L’Ufip mène-t-elle des actions ponctuelles ou suivies avec l’IFP ?

Ni les unes ni les autres.

Y-a-t-il d’autres explications à la chute actuelle des cours du brut que les perspectives de récession mondiale ?

Le ralentissement économique mondial explique la baisse de la demande pétrolière mondiale. Du côté de l’offre, les pays de l’Opep ont bien décidé de réduire leur production d’un million et demi de barils mais apparemment l’offre globale de pétrole demeure supérieure à la demande et le prix du brut baisse?

Quelles sont vos prévisions pour 2009 ?

Je me garderais bien de faire des prévisions en la matière ! Savez-vous me dire combien de temps va durer la récession amorcée ?

Comme beaucoup de membres de l’Opep, considérez-vous que le prix idéal du baril se situe entre 80 et 100 dollars ?
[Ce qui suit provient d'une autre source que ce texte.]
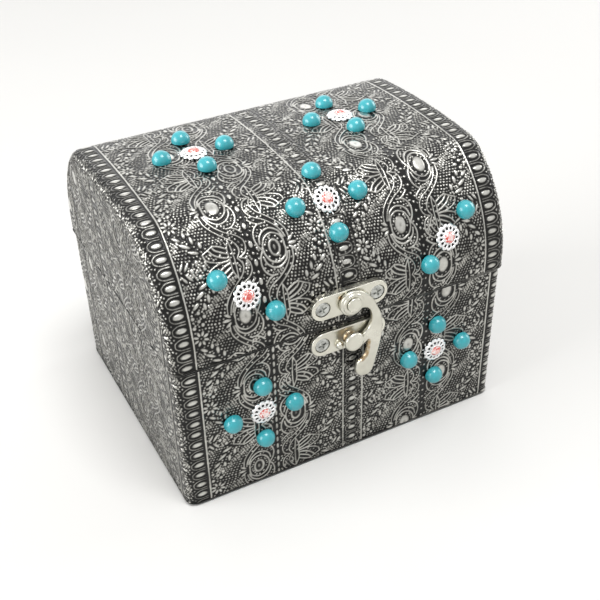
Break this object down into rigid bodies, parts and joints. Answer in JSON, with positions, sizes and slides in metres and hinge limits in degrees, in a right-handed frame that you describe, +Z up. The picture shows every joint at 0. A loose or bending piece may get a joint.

Il n’y a pas de prix « idéal » du pétrole brut. Il y a un prix de marché. Au-delà de ce truisme, les pays producteurs, et pas seulement ceux de l’Opep, comptent sur leurs recettes pétrolières pour financer leur économie. Bien de leurs projets disparaissent si le prix du pétrole brut diminue trop. On peut donc compter sur leurs efforts pour tenter d’ajuster leur production au plus près de la demande. Mais si la demande n’est pas au rendez-vous ou si elle fond comme neige au soleil ?

Le pétrole a-t-il encore de beaux jours devant lui ?

Il y a encore beaucoup d’usages pour lesquels le pétrole est insubstituable ; on trouvera des clients pour le pétrole pendant encore longtemps.